By the standards of this out-of-shape, couch-loving, getting-to-be-middle-aged bloke, 2009 has been a year of adventures.

I've sweated through the jungles of Samoa looking for prehistoric monuments and evidence of the depravity of Kiwi colonialism, followed the Indiana Jones-like Edward Ashby as he brought his archaeological skills to bear on the caves, buried walls, and ancient portage routes of Northland's Mahinepua peninsula, and stumbled through a sandstorm on the shores of the ancient and very dry Lake Mungo, deep in the Australian Outback. (I think that, if Skyler is not reading this post, I can probably risk calling the civil union we celebrated in January an adventure, as well...)

And yet, as TS Eliot and my old English teacher Ms Cournane were both fond of saying, there are adventures in art, as well as adventures in life. For me, one of the greatest adventures of 2009 took place not on the salt flats of the Outback or in the ravines of Samoa, but in the Special Collections Room of the University of Auckland library, where I slogged across the vast, sometimes arid, often strangely-detailed expanse of Kendrick Smithyman's papers between August and November. I'll be publishing two Smithyman-related books next year - one of them will be a collection of my ‘anti-travel’ writing inspired by his place-poems, the other will be a sampling of his uncollected writings with commentaries by me - and my excavations in Special Collections were aimed towards these ends, but they soon developed a logic of their own, as one freshly-unearthed document led to another. Maps can only take one so far.

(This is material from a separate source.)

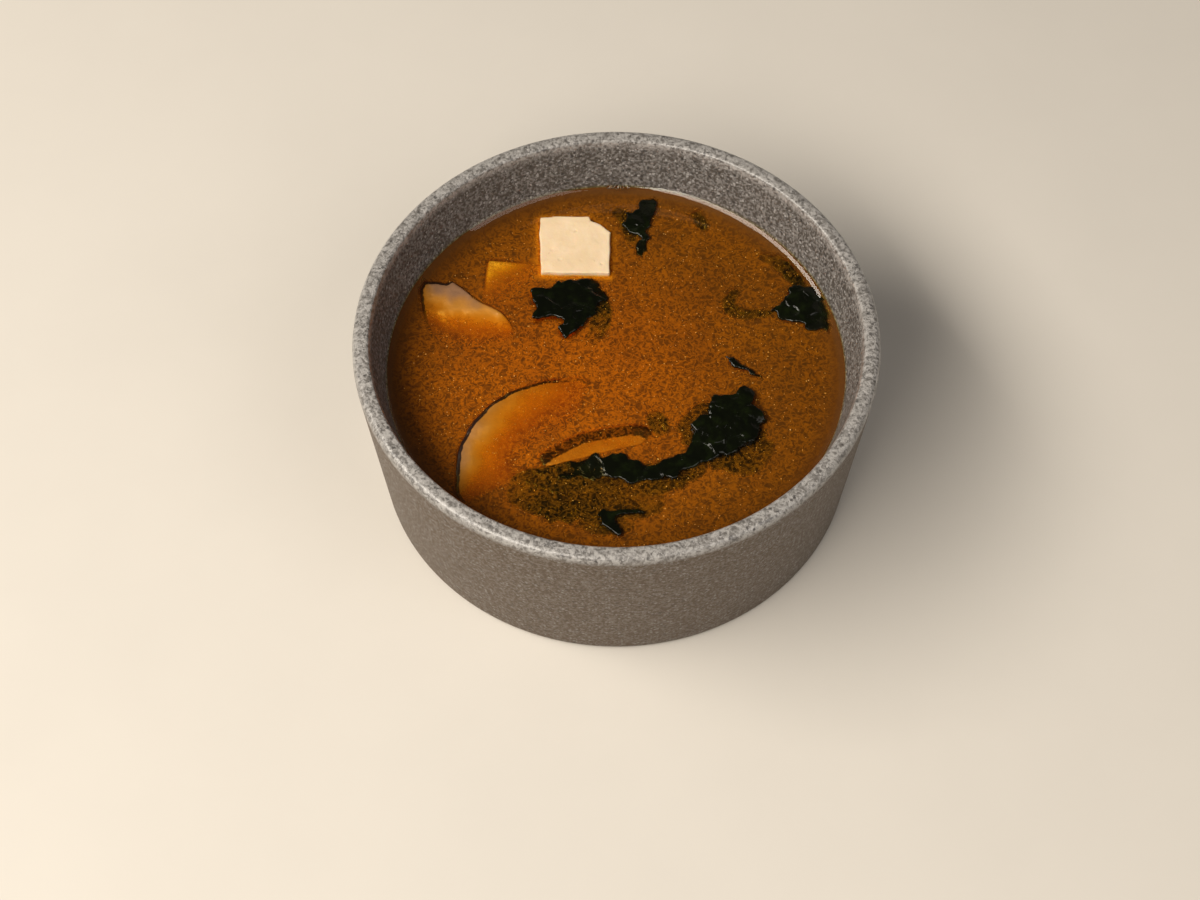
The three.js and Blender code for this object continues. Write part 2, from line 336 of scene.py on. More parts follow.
def drop_crumbs(obj):
    """Deletes the specks that a remesh leaves beside a thin edge."""
    places = [vertex.co.copy() for vertex in obj.data.vertices]
    middle = sum(places, Vector()) / len(places)
    kept = min(range(len(places)), key=lambda i: (places[i] - middle).length)
    choose(obj)
    bpy.ops.object.mode_set(mode="EDIT")
    bpy.ops.mesh.select_mode(type="VERT")
    bpy.ops.mesh.select_all(action="DESELECT")
    bpy.ops.object.mode_set(mode="OBJECT")
    obj.data.vertices[kept].select = True
    bpy.ops.object.mode_set(mode="EDIT")
    bpy.ops.mesh.select_linked()
    bpy.ops.mesh.select_all(action="INVERT")
    bpy.ops.mesh.delete(type="VERT")
    bpy.ops.object.mode_set(mode="OBJECT")


def roughen(obj, size, strength, seed=0.0):
    """Moves the surface in and out by soft noise of that size."""
    normals = [vertex.normal.copy() for vertex in obj.data.vertices]
    for vertex, normal in zip(obj.data.vertices, normals):
        at = vertex.co / size + Vector((seed, 2 * seed, -seed))
        vertex.co += normal * noise.noise(at) * strength
    obj.data.update()


def ruffle(obj, size, strength, seed=0.0):
    """Shifts the mesh sideways by soft noise of that size, which makes its outline ragged."""
    for vertex in obj.data.vertices:
        at = Vector((vertex.co.x, vertex.co.y, 0)) / size + Vector((seed, -seed, 2 * seed))
        shift = Vector((noise.noise(at), noise.noise(at + Vector((9.3, 1.5, 7.9))), 0))
        vertex.co += shift * strength
    obj.data.update()


def smooth_step(low, high, value):
    """0 up to `low`, 1 from `high`, and smooth between them."""
    t = min(max((value - low) / (high - low), 0.0), 1.0)
    return t * t * (3 - 2 * t)


def paint(obj, name, value_at):
    """Stores value_at(vertex) in a point attribute."""
    layer = obj.data.attributes.new(name, "FLOAT", "POINT")
    layer.data.foreach_set("value", [value_at(v) for v in obj.data.vertices])


# ---------------------------------------------------------------- materials


class Shader:
    """A material with a Principled shader, and short ways to add nodes to it."""

    def __init__(self, name, **values):
        self.material = bpy.data.materials.new(name)
        self.material.use_nodes = True
        self.tree = self.material.node_tree
        self.main = self.tree.nodes["Principled BSDF"]
        self.output = self.tree.nodes["Material Output"]
        for key, value in values.items():
            self.main.inputs[key.replace("_", " ")].default_value = value
        self.place = self.node("TexCoord").outputs["Object"]

    def node(self, kind, **values):
        return add_node(self.tree, "ShaderNode" + kind, **values)

    def group(self, group, **values):
        """Places a node group, with its named inputs."""
        node = self.node("Group")
        node.node_tree = group
        for key, value in values.items():
            connect(self.tree, value, node.inputs[key.replace("_", " ")])
        return node

    def feed(self, **sockets):
        """Links outputs to the Principled shader's named inputs."""
        for key, socket in sockets.items():
            connect(self.tree, socket, self.main.inputs[key.replace("_", " ")])

    def maths(self, operation, *values, clamp=False):
        """The result of a Math node."""
        return maths(self.tree, operation, *values, clamp=clamp)

    def noise(self, size, low=0.3, high=0.7, warp=0.0, vector=None):
        """Soft noise of that size, from 0 to 1."""
        where = self.place if vector is None else vector
        node = self.group(mottle_group(), Vector=where, Size=size, Low=low, High=high, Warp=warp)
        return node.outputs[0]

    def painted(self, name):
        """What the mesh's point attribute of that name holds."""
        return self.node("Attribute", attribute_name=name).outputs["Fac"]

    def blend(self, factor, low, high):
        """The colour `low` where the factor is 0, and `high` where it is 1."""
        return blend_colours(self.tree, factor, low, high)

    def tint(self, colour, by):
        """One colour multiplied by another."""
        return blend_colours(self.tree, 1.0, colour, by, "MULTIPLY")

    def flat_and_height(self):
        """The place without its height, and the height."""
        part = self.node("SeparateXYZ", Vector=self.place).outputs
        return self.node("CombineXYZ", X=part["X"], Y=part["Y"]).outputs[0], part["Z"]

    def length(self, vector):
        node = self.node("VectorMath", operation="LENGTH")
        connect(self.tree, vector, node.inputs[0])
        return node.outputs["Value"]

    def spread(self, value, low, high):
        """Runs smoothly from 0 to 1 as the value goes from `low` to `high`."""
        node = self.node("MapRange", interpolation_type="SMOOTHSTEP", Value=value)
        node.inputs["From Min"].default_value = low
        node.inputs["From Max"].default_value = high
        return node.outputs[0]

    def remap(self, value, start, end):
        """Runs evenly from `start` to `end` as the value goes from 0 to 1."""
        node = self.node("MapRange", Value=value)
        node.inputs["To Min"].default_value = start
        node.inputs["To Max"].default_value = end
        return node.outputs[0]

    def bump(self, height, distance, strength):
        node = self.node("Bump")
        node.inputs["Distance"].default_value = distance
        node.inputs["Strength"].default_value = strength
        connect(self.tree, height, node.inputs["Height"])
        return node.outputs["Normal"]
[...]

I thought I'd show one of my excavated finds here, because it relates interestingly to a debate we had on this blog last Christmas, and to the discussion that my rather inadequate response to the St Matthews-in-the-city billboard has prompted over the past couple of days.

This time last year I googled Kendrick Smithyman's immense online Collected Poems, and discovered that rare thing - a very fine poem with the word 'Christmas' in its title. 'A Riddle at Christmas' bred an interesting discussion, as readers responded to the poem's description of a journey down the Whanganui River, past the utopian religious settlement that the great Kiwi poet James K Baxter established in the hamlet of Jerusalem, to the wild west coast of Te Ika a Maui.

One of the themes of the discussion 'A Riddle at Christmas' prompted was the difficulty of reconciling Smithyman and Baxter, as poets and as people. Baxter was a charismatic man, outspoken on social and political as well as religious issues, who wrote limpid lyric poems; Smithyman was a very private individual who was much more comfortable in a library than on a stage, and who wrote poems that sometimes seem to demand to be studied and decoded, rather than read and enjoyed. One of the contributors to last year's discussion insisted that Smithyman and Baxter represent a choice that every enthusiast for Kiwi literature has to make:

Smithyman and Baxter were poetic 'opposites'. Smithyman thought Baxter over-rated. There is an ironic tone to the references to Baxter in this poem. Sooner or later, all readers of NZ verse must choose between the two men.

And yet there are similarities as well as differences between Baxter and Smithyman. Both men were born in the 1920s, and were thus half a generation, at least, younger than the group of writers, painters, and critics who established what we can fairly call the school of modernist nationalism in New Zealand in the thirties and the forties.

In the thirties and forties, nationalist painters like Colin McCahon and poets like Charles Brasch and Allen Curnow surveyed the thinly-populated, philistine society they had been born into, and decided that it needed to be endowed with the sort of myths and symbols that only art in its most heroic guise can provide. Brasch wrote that New Zealand's 'empty' hills and plains 'cry for meaning', and McCahon responded by kidnapping angels and virgins from Renaissance frescoes and dumping them in the backcountry of the South Island. In a series of solemn and sonorous poems, Curnow turned the story of European contact with and settlement of New Zealand, from the foray of Abel Tasman to the uneasy settlements established by that pioneering venture capitalist Wakefield in the nineteenth century, into an epic without a hero, but with plenty of blood-smeared symbols.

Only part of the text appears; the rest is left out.